Paylaş
TMO eski Genel Müdürü Önal Ulutaş, o günleri Rumeli ağzıyla anlatır:
- 1950 seçiminde Demokratlar Trakya'yı da silip süpürmüştü. Halkçıların ağzını bıçak açmıyor, nah böle (ağzına fermuar çeker). Köklü CHP'li aileler ise partiyi ayaklandırmak isterdi. CHP Kırklareli İl Kongresi'ne gittik...
O havayı, Önal Abi gibi ben de solumuştum... Babası merhum Kazım Ulutaş ve babam gibi köklü CHP'liler, yönetimde görev almışlardı:
- Gençlik Sineması balkonunda, kıyıcıkta yer bulduk. Salon dolu. Breh breh... Nefes alınmaz, sıcak, ter kokuyor. Ankara'dan gelen biri, ‘‘Bu sefer biz susacağız, taban konuşacak. Köylerden gelenlerden söz isteyen var mı?’’ diye sordu. Sahne yakınındaki bir kasketli, ‘‘Var’’ deyip elini kaldırdı.
Köylü Aga, sahneye çıktı. Mikrofona gitmeden boynunu uzattı:
- Ben, Burgaz'ın (Lüleburgaz) Evrensekiz Kasabası'ndan mahalle delegesi Hüseyin Karalı. Çok dertliyim arkadaşlar, çok. Annattırmak isterim isterim, bir türlü bu derdimi annattıramam annadınız mı? Hörmetler ederim...
Köylü delege inince bir alkış, bir alkış... Kıyamet kopuyor...
Salonu dolduranlar da yenilgi acısını içlerine atan Hüseyin gibi dertli insanlar... Dolmuşlar, ama bir türlü anlattıramıyorlar!
* * *
Nakşi tarikatı lideri için Bakanlar Kurulu Kararnamesi hazırlanması ve imzaların bir çırpıda tamamlanması, hepimizi dertli etmişti. Cumhurbaşkanı Ahmet Necdet Sezer'e minnet ve şükran duyuyoruz. Aleyhine ettiğimiz onca sözden sonra özürümüzü kabul etmese bile sağ olsun, var olsun!

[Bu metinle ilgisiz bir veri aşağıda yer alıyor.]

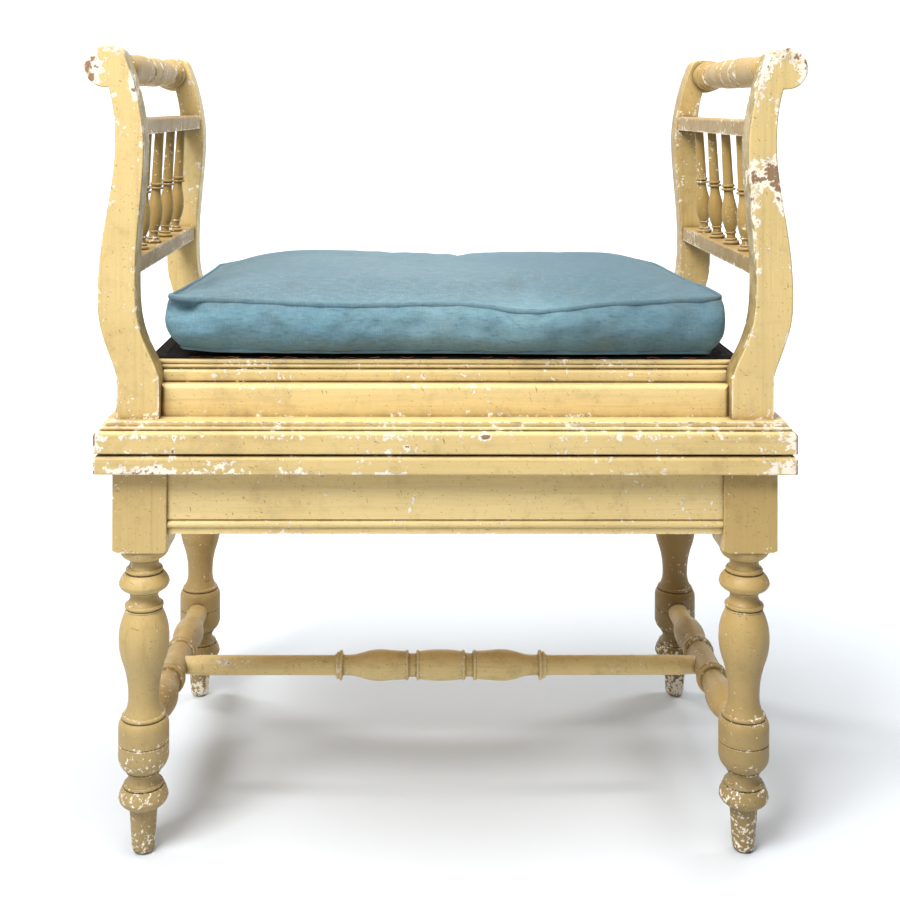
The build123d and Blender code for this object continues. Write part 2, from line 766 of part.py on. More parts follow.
# ---- Arms -----------------------------------------------------------------------------------
def arm_board():
    """The board of the front right arm, before its sockets are cut."""
    knee = lid_top + arm_knee_height
    sweep_top = knee + 2 * arm_knee_rise
    belly = (arm_outer + arm_belly, lid_top + arm_belly_height)
    waist_outer = (arm_outer + arm_waist_outer, lid_top + arm_waist_height)
    waist_inner = (arm_inner + arm_waist_inner, lid_top + arm_waist_height)
    hollow = (arm_inner + arm_hollow, lid_top + arm_hollow_height)
    throat = (grip_x - 3, grip_z - (scroll_radius**2 - 9) ** 0.5)
    outer_knee = (arm_outer + arm_knee_sweep, knee + arm_knee_rise)
    outer_sweep = (arm_outer + 0.68 * arm_belly, sweep_top)
    inner_knee = (arm_inner + arm_knee_sweep, knee + 0.9 * arm_knee_rise)
    inner_sweep = (arm_inner + 0.67 * arm_hollow, sweep_top)
    board = Outline(arm_inner, lid_top)
    board.line(arm_outer, lid_top)
    board.line(arm_outer, knee)
    board.curve([outer_knee, outer_sweep, belly], (0.2, 1), (0, 1))
    board.curve([waist_outer, throat], (0, 1), (0.3, 1))
    board.arc(grip_x + scroll_radius, grip_z, grip_x, arm_top)
    board.line(grip_x - head_flat, arm_top)
    board.onward(grip_x - head_flat - head_round_width, arm_top - head_round_height)
    board.onward(*waist_inner)
    board.curve([hollow], (0, -1), (0, -1))
    board.curve([inner_sweep, inner_knee, (arm_inner, knee)], (0, -1), (-0.2, -1))
    profile = board.face(Plane.XZ)
    solid = Pos(0, arm_middle_y, 0) * extrude(profile, amount=arm_thickness / 2, both=True)
    rims = [edge for edge in solid.edges() - solid.edges().filter_by(Axis.Y)]
    rims = [edge for edge in rims if edge.center().Z > knee - arm_knee_height / 3]
    return fillet(rims, arm_edge_radius)


def arm_rail(half_height, edge):
    """A rail between two arms: along Y, centred on its own axis, with its upper edges beaded."""
    half_width = arm_rail_width / 2
    half_length = -arm_back
    rail = box((-half_width, half_width), (-half_length, half_length), (-half_height, half_height))
    upper = rail.edges().filter_by(Axis.Y).sort_by(Axis.Z)[-2:]
    return fillet(upper, edge)


def arm_rail_tenons(half_height, clearance):
    """The tenons of such a rail, in the arms."""
    half_width = arm_rail_width / 4 + clearance
    reach = arm_rail_tenon - arm_back + clearance
    shoulder = half_height * 0.6 + clearance
    return box((-half_width, half_width), (-reach, reach), (-shoulder, shoulder))


def spindle_places():
    """The spindles' places along Y, with equal gaps between the arms."""
    pitch = -2 * arm_back / (spindle_count + 1)
    return [arm_back + pitch * (number + 1) for number in range(spindle_count)]


def spindle_axis(y):
    """The lower and upper ends of the right-hand spindle at this y."""
    low = Vector(lower_rail_x, y, lower_rail_z + lower_rail_height)
    high = Vector(upper_rail_x, y, upper_rail_z)
    return low, high


def spindle_turning(length):
    """A baluster spindle of this length between its rails, standing on z = 0."""
    extra = 1.0  # trimmed to the rails afterwards
    rod = Turning(spindle_foot_radius - 1, -extra)
    rod.plain(extra)
    rod.bow(spindle_foot_height, spindle_foot_radius, spindle_foot_radius - 1.2)
    rod.step(spindle_waist_radius)
    rod.ring(spindle_base_ring_height, spindle_base_ring_radius)
    rod.plain(spindle_waist_height)
    rod.ring(spindle_small_ring_height, spindle_small_ring_radius)
    rod.step(spindle_vase_foot_radius)
    vase_length = length * spindle_vase_share
    rod.bow(vase_length * 0.38, spindle_vase_radius - 1, spindle_vase_radius, 0.45)
    rod.swell(
        (vase_length * 0.34, (spindle_vase_radius + spindle_vase_neck_radius) / 2),
        (vase_length * 0.28, spindle_vase_neck_radius),
    )
    rod.ring(spindle_disc_height, spindle_disc_radius)
    rod.plain(spindle_disc_height / 4)
    rod.ring(spindle_band_height, spindle_band_radius)
    rod.step(spindle_column_low_radius)
    rod.taper(length + extra - rod.pen.Y, spindle_column_high_radius)
    return rod.solid()


def spindle(y):
    """One spindle on the right, leaning with the arm, its shoulders trimmed to the rails."""
    low, high = spindle_axis(y)
    lean = Plane(origin=low, z_dir=high - low, x_dir=(0, 1, 0))
    body = lean * spindle_turning((high - low).length)
    span = box(
        (low.X - post_width, low.X + post_width), (y - post_width, y + post_width), (low.Z, high.Z)
    )
    return (body & span) + spindle_tenons(y, 0)


def spindle_tenons(y, clearance):
    """A rod through the spindle's axis that ends inside both rails."""
    low, high = spindle_axis(y)
    length = (high - low).length + 2 * spindle_tenon_depth + 2 * clearance
    middle = Plane(origin=(low + high) / 2, z_dir=high - low, x_dir=(0, 1, 0))
    return middle * Cylinder(spindle_tenon_radius + clearance, length)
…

Peki ya Başbakan Bülent Ecevit'in düştüğü duruma ne diyeceğiz?
Ben, ‘‘Zamanı geldi, çekil’’ derken, içimi yakan endişe işte buydu...
Çevresini saranları gördükçe tansiyonum çıkıyor. Her zaman söylerim:
- Yağcılık, sağcılıktan daha tehlikelidir!
Siyasetin en üst mertebesine çıkmış Bülent Ecevit gibi biri, kendisini bu durumlara düşürmemeli, düşürtmemeliydi. O yüzden çok dertliyiz:
- Anlatıramadığımı şimdi anladınız mı?
* * *
Sezer'in vetosundan sonra neşeyle, Kemal Baytaş'ın davetine katıldık.
Kimler yoktu, kimler... CHP Genel Başkanı Baykal, Genel Sekreteri Önder Sav, yardımcıları İnal Batu ve Bülent Tanla...
Anayasa Mahkemesi üyesi Yalçın Acargün. Prof. Hakkı Akalın ve Prof. Ümit Özyurda, hukukçu Yurdanur Kalkavan, TÜTAV'dan Erol Özel ve ünlü sanatçılar.
Milliyet başyazarı Güneri Cıvaoğlu ve Gözcü başyazarı değerli ağabeyim Rahmi Turan İstanbul'dan gelmişlerdi... Çok oldu, görüşemiyorduk.
Hürriyet'ten Sedat Ergin, Bekir Coşkun, ben ve Muharrem Sarıkaya...
Sabah'tan Yavuz Donat ve Bilal Çetin... Cumhuriyet'ten Mustafa Balbay...
Televizyonların Ankara temsilcileri; Ertan Karasu (BRT), Baki Şehirlioğlu (ATV), Mehmet Akarca (Kanal D), Mithat Sirmen (Show), Gazeteciler Cemiyeti Başkanı Nazmi Bilgin ve yardımcısı Selçuk Sümer, İlhan Çevik ağabeyimiz...
Hem nefis bir yemek, hem de müthiş keyifli bir müzik ziyafeti vardı.
Siyaset mi? Kısa sohbetler oldu... Deniz Baykal, çok kararlı ve iddialı.
Baykal'la daha uzunca bir sohbet yaptıktan sonra yazmak istiyorum.